Restate the opening lines of the material below word for word, stopping after the line that contains "at each end.".

##### Provided data

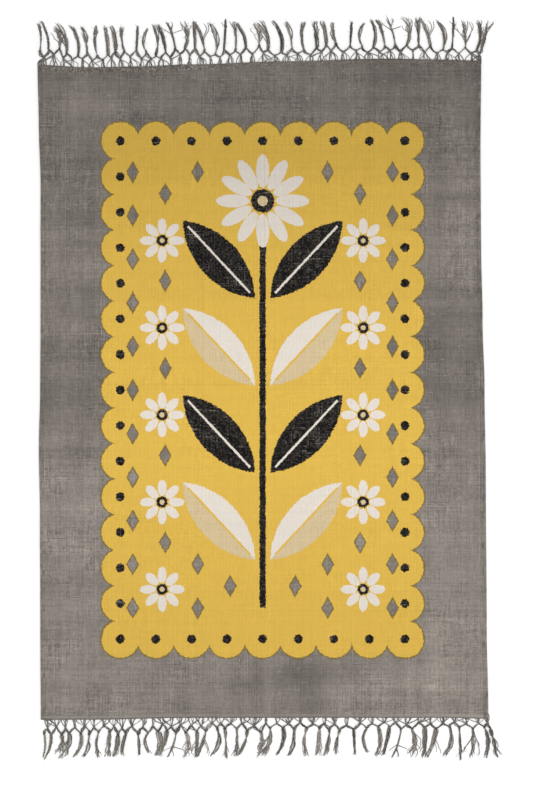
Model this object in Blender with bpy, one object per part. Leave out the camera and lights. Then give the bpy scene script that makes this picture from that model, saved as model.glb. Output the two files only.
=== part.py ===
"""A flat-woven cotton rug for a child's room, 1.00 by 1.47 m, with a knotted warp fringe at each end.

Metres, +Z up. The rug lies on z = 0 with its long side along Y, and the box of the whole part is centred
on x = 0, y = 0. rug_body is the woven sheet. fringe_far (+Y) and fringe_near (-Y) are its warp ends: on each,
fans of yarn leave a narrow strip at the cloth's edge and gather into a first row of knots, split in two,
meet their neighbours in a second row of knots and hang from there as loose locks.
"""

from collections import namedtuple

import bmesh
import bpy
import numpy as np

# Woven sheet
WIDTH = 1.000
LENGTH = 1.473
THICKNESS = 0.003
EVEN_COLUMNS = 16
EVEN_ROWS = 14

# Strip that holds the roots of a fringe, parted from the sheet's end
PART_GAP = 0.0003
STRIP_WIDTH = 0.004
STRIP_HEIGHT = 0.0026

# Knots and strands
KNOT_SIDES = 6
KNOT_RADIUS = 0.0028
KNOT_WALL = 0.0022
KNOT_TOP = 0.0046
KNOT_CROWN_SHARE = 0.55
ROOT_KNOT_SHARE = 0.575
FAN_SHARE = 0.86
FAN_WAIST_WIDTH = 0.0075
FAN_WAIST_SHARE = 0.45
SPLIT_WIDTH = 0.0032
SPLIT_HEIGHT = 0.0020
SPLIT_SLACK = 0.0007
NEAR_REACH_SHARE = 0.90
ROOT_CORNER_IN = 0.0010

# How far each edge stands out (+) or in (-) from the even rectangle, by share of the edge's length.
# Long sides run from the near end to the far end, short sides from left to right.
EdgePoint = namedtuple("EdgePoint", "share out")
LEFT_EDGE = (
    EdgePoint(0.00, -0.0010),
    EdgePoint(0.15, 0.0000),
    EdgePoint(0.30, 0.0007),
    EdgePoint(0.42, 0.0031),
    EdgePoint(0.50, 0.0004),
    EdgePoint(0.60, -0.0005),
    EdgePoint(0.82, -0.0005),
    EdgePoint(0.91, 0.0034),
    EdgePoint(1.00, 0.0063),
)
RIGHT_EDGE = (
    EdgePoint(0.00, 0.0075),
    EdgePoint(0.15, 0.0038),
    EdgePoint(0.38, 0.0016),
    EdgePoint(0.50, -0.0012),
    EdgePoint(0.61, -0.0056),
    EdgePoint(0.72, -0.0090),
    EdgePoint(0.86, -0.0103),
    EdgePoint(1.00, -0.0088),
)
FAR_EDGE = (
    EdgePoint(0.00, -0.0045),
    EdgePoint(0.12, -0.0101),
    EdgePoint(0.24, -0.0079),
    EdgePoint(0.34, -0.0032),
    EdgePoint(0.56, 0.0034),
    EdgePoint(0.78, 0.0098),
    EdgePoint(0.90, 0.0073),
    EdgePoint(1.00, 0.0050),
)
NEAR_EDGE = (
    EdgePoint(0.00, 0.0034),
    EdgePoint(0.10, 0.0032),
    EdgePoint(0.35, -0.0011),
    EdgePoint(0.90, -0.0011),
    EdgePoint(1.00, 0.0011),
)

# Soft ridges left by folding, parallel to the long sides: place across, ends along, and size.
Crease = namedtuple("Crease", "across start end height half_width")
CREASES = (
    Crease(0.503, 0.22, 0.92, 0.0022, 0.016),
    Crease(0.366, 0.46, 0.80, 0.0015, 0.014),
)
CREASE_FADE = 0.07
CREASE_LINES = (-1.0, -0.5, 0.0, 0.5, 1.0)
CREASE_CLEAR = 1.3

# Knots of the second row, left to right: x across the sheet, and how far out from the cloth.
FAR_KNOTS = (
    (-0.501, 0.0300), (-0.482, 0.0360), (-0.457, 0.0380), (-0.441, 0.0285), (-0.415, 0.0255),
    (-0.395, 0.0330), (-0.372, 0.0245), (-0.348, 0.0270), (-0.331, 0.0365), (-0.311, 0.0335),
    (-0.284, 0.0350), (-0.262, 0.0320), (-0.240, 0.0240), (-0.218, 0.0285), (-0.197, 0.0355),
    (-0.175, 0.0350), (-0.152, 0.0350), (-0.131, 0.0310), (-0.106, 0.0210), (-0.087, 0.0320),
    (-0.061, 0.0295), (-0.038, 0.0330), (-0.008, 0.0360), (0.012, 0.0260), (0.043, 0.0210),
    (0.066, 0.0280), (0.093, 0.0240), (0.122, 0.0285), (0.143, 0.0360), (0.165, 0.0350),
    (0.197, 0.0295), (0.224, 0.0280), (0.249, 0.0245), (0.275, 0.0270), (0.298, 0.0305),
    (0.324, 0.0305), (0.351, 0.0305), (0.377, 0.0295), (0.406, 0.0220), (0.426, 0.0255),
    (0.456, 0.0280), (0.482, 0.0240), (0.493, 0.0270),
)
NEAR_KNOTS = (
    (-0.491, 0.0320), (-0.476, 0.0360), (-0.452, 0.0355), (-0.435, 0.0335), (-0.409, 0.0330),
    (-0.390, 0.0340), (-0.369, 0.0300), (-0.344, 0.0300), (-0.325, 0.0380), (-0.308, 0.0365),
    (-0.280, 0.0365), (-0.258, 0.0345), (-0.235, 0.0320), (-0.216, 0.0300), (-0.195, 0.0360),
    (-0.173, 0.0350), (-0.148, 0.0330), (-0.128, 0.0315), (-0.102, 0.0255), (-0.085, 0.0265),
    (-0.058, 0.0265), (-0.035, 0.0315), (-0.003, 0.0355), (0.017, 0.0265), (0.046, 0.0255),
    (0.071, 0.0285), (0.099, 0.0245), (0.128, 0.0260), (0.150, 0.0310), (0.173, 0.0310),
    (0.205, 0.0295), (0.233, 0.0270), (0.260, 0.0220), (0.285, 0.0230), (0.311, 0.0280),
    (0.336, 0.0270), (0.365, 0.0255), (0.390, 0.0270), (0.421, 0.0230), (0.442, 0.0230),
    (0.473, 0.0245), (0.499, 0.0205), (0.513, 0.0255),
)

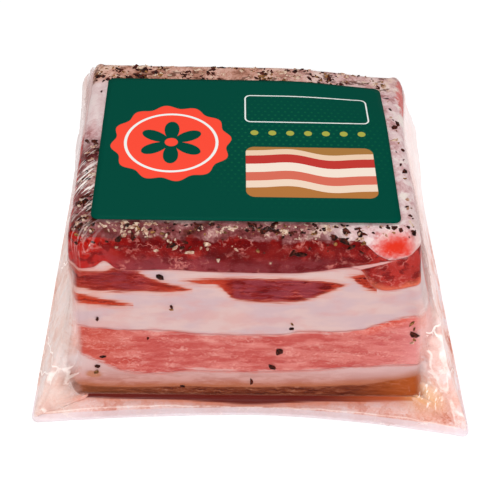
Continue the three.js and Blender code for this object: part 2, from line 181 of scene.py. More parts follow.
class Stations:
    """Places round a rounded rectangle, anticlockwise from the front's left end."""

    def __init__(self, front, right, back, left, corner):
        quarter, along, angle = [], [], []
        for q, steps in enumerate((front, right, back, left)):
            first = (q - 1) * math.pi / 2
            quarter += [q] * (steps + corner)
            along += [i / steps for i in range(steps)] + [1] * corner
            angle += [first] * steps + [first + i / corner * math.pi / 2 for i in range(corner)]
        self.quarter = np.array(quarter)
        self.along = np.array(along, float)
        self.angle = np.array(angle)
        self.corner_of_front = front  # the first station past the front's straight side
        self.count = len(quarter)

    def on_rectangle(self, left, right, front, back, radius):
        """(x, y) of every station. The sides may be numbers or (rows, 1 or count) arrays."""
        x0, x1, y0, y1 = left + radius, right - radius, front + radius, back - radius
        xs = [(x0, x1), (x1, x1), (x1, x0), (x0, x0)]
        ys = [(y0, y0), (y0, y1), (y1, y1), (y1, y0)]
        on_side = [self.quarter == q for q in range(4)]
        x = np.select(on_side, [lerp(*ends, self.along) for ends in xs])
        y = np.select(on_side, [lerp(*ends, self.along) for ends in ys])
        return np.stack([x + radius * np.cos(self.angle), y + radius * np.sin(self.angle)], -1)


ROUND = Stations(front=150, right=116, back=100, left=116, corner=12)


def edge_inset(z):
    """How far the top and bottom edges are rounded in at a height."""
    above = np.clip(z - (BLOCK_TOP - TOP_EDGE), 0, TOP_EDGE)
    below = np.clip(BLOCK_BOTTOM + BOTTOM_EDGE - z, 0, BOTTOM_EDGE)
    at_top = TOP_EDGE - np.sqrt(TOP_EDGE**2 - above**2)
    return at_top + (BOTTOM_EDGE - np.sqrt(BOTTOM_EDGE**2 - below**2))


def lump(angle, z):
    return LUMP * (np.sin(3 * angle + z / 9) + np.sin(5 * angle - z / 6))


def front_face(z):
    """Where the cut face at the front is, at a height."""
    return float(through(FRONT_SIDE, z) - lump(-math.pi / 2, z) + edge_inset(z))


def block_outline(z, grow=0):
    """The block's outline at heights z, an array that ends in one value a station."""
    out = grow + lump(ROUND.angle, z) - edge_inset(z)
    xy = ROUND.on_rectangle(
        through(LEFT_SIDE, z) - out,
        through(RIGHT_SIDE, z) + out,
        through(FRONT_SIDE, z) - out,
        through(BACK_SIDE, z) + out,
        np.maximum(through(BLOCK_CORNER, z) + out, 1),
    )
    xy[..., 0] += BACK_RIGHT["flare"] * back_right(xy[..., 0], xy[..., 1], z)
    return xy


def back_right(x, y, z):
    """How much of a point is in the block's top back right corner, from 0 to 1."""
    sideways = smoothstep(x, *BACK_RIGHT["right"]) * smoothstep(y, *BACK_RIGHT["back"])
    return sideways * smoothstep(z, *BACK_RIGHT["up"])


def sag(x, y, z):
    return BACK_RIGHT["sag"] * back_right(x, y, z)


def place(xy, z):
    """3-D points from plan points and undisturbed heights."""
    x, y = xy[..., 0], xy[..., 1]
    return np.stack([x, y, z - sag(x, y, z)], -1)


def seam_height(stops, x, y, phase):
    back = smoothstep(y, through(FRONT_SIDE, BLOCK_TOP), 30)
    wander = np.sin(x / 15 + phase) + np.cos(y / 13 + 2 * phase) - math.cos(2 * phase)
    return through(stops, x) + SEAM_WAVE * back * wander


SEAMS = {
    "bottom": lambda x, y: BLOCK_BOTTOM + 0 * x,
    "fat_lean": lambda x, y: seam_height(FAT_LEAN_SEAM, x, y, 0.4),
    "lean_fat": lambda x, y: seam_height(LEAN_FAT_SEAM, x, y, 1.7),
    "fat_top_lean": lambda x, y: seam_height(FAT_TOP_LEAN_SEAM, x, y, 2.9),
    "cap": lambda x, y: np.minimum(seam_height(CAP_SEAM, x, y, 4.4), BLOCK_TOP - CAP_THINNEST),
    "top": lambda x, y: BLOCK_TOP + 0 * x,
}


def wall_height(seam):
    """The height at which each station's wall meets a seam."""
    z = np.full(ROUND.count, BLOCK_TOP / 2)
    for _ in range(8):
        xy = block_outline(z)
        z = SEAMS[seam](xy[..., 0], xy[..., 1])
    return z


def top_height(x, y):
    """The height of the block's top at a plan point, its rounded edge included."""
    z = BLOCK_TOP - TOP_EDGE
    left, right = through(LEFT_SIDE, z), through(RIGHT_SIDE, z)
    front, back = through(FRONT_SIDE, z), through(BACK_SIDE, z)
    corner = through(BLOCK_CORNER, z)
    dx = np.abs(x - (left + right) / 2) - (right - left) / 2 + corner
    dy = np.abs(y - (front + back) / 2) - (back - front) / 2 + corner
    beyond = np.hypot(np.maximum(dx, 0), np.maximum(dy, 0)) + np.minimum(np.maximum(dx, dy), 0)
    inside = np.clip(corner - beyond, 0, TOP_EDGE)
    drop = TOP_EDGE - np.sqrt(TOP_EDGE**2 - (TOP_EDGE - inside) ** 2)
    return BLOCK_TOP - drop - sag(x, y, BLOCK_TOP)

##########

◆ **Response to this exercise**:
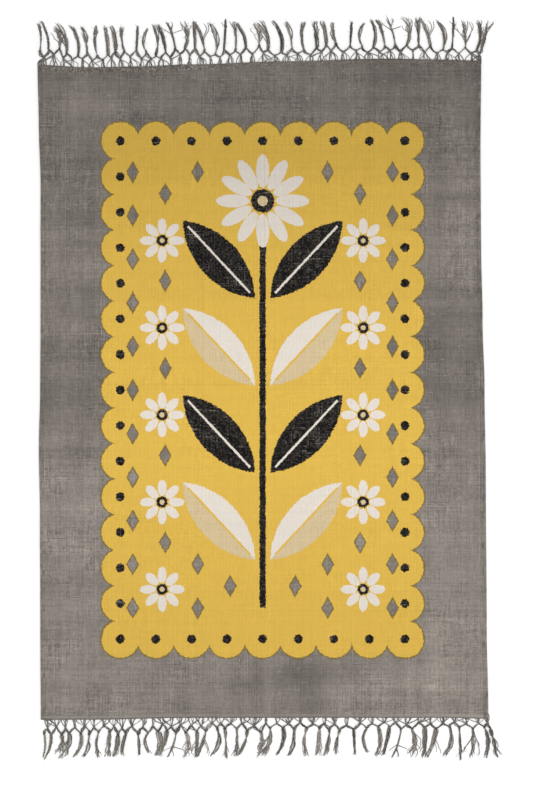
Model this object in Blender with bpy, one object per part. Leave out the camera and lights. Then give the bpy scene script that makes this picture from that model, saved as model.glb. Output the two files only.
=== part.py ===
"""A flat-woven cotton rug for a child's room, 1.00 by 1.47 m, with a knotted warp fringe at each end.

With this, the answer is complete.